— Exercise task —
Report all lines from the entries below in which "that" appears.

Rows from an object dataset:
————
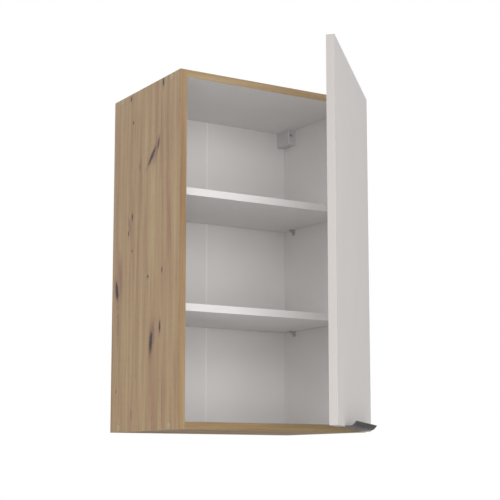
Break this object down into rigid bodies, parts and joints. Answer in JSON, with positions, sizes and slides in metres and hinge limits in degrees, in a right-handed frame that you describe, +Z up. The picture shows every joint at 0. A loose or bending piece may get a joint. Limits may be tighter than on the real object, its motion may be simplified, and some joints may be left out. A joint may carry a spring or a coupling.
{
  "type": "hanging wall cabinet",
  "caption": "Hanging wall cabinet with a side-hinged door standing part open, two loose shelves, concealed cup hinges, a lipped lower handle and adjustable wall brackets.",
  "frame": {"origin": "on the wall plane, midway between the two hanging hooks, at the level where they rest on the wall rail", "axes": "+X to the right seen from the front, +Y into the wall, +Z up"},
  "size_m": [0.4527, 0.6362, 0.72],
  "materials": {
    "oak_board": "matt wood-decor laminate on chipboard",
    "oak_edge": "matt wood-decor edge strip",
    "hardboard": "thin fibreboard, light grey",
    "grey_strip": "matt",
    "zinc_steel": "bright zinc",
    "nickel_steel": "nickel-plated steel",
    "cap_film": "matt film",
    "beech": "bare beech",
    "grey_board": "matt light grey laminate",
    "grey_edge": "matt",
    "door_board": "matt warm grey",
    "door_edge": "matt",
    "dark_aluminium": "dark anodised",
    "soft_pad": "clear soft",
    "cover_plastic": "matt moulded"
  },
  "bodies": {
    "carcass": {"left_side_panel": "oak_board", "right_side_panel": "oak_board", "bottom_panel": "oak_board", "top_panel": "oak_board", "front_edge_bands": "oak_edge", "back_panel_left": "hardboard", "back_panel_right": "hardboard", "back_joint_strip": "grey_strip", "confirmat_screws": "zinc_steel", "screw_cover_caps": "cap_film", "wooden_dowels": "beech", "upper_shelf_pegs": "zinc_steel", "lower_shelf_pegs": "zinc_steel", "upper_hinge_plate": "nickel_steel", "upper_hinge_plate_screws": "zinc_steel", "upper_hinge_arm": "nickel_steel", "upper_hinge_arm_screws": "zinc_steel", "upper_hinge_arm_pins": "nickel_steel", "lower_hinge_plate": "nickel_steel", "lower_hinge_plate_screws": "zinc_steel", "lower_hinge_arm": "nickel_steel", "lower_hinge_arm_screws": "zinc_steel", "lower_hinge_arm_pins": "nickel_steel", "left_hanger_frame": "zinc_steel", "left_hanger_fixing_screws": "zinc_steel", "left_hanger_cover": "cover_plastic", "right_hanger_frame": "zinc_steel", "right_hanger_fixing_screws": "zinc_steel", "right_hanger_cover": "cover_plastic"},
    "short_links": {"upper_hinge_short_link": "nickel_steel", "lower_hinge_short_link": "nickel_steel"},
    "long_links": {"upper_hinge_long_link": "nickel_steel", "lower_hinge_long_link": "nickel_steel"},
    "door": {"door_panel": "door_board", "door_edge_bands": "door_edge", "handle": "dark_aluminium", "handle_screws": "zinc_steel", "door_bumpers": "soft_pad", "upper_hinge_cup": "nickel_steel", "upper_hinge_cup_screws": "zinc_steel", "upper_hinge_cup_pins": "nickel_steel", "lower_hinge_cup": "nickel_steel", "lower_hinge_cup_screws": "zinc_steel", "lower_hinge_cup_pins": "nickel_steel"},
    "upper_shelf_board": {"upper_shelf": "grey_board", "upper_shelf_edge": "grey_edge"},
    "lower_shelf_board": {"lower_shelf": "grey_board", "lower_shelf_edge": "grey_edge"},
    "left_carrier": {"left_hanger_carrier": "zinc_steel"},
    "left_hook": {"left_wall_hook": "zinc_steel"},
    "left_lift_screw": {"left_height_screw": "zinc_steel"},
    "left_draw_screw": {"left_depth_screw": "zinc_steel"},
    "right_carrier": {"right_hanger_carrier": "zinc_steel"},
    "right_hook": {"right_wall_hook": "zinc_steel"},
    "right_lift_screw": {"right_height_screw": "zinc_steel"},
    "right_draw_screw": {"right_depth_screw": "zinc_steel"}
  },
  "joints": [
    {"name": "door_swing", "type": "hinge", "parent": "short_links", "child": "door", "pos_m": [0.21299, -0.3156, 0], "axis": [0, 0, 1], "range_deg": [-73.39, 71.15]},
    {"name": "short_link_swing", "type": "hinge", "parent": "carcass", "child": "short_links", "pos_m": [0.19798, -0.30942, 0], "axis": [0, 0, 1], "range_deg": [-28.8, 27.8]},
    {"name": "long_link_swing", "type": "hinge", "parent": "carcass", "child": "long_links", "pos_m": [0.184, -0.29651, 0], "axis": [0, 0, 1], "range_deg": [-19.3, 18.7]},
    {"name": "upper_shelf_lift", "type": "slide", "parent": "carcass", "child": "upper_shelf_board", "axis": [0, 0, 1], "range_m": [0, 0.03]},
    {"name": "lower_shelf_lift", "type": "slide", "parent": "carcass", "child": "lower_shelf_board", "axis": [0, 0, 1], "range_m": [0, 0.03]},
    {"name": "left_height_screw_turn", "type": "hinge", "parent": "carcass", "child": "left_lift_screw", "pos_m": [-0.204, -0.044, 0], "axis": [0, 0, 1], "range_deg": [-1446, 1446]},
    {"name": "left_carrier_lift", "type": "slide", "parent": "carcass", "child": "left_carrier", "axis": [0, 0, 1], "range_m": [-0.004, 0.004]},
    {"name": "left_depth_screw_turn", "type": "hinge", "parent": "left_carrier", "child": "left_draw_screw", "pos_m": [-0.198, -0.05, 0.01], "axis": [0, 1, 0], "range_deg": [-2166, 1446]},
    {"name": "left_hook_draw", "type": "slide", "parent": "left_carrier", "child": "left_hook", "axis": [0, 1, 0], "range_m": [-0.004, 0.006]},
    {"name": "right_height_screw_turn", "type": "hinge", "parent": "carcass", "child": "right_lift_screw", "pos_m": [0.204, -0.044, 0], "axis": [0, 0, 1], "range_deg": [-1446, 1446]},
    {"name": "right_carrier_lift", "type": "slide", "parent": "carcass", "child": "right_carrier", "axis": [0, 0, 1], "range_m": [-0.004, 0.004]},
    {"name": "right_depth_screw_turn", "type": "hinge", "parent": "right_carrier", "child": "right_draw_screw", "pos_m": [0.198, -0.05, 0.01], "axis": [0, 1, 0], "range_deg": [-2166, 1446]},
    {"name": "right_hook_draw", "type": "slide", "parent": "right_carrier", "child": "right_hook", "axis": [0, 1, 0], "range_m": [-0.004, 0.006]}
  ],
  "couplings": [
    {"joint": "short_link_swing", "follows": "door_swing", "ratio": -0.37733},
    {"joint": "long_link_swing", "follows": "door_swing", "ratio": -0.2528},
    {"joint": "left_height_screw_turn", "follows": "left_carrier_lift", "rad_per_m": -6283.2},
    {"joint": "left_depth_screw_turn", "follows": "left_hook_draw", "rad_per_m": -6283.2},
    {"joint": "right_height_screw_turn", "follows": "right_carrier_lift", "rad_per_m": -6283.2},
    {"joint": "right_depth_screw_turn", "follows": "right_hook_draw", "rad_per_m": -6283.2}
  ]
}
————
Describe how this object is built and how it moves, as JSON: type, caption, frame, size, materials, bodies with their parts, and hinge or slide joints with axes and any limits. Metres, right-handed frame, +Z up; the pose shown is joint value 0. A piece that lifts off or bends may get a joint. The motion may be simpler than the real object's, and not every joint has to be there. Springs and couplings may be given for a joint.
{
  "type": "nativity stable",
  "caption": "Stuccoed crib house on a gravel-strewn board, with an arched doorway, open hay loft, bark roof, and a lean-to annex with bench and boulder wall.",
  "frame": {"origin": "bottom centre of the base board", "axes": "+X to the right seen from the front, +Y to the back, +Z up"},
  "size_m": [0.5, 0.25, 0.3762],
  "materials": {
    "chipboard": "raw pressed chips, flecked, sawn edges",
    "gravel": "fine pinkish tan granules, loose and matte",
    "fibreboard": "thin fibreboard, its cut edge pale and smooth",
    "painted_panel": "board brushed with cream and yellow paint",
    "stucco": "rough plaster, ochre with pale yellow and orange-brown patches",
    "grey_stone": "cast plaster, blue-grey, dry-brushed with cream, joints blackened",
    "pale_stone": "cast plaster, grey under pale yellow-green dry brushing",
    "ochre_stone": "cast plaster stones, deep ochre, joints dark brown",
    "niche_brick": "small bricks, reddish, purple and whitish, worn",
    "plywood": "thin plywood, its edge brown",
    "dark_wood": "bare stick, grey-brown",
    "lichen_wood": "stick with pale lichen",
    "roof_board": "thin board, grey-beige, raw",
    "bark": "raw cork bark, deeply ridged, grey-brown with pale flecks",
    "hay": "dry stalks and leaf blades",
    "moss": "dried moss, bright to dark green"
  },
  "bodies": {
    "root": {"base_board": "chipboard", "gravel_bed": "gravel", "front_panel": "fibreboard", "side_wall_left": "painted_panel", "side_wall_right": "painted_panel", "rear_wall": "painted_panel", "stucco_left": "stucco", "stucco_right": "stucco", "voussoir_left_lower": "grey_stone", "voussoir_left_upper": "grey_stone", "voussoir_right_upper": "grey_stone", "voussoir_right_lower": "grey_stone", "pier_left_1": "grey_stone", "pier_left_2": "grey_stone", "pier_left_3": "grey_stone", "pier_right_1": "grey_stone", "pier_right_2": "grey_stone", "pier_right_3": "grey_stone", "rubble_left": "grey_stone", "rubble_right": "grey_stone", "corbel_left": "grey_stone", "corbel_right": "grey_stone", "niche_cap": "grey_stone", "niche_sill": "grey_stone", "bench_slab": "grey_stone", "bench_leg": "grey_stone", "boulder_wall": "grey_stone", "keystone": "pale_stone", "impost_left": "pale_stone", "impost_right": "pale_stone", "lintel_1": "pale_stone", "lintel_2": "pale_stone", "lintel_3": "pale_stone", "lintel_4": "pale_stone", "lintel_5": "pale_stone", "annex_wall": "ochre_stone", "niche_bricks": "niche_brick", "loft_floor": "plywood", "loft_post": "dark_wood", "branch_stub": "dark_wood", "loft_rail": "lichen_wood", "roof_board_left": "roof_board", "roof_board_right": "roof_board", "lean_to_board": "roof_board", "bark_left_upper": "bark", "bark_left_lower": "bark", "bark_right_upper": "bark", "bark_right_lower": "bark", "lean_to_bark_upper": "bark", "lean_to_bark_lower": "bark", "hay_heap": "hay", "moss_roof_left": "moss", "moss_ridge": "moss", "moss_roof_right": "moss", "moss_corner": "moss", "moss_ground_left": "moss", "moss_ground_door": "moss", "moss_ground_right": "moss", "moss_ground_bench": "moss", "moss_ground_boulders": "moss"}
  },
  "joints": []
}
————
— Finished answer —
Break this object down into rigid bodies, parts and joints. Answer in JSON, with positions, sizes and slides in metres and hinge limits in degrees, in a right-handed frame that you describe, +Z up. The picture shows every joint at 0. A loose or bending piece may get a joint. Limits may be tighter than on the real object, its motion may be simplified, and some joints may be left out. A joint may carry a spring or a coupling.
Describe how this object is built and how it moves, as JSON: type, caption, frame, size, materials, bodies with their parts, and hinge or slide joints with axes and any limits. Metres, right-handed frame, +Z up; the pose shown is joint value 0. A piece that lifts off or bends may get a joint. The motion may be simpler than the real object's, and not every joint has to be there. Springs and couplings may be given for a joint.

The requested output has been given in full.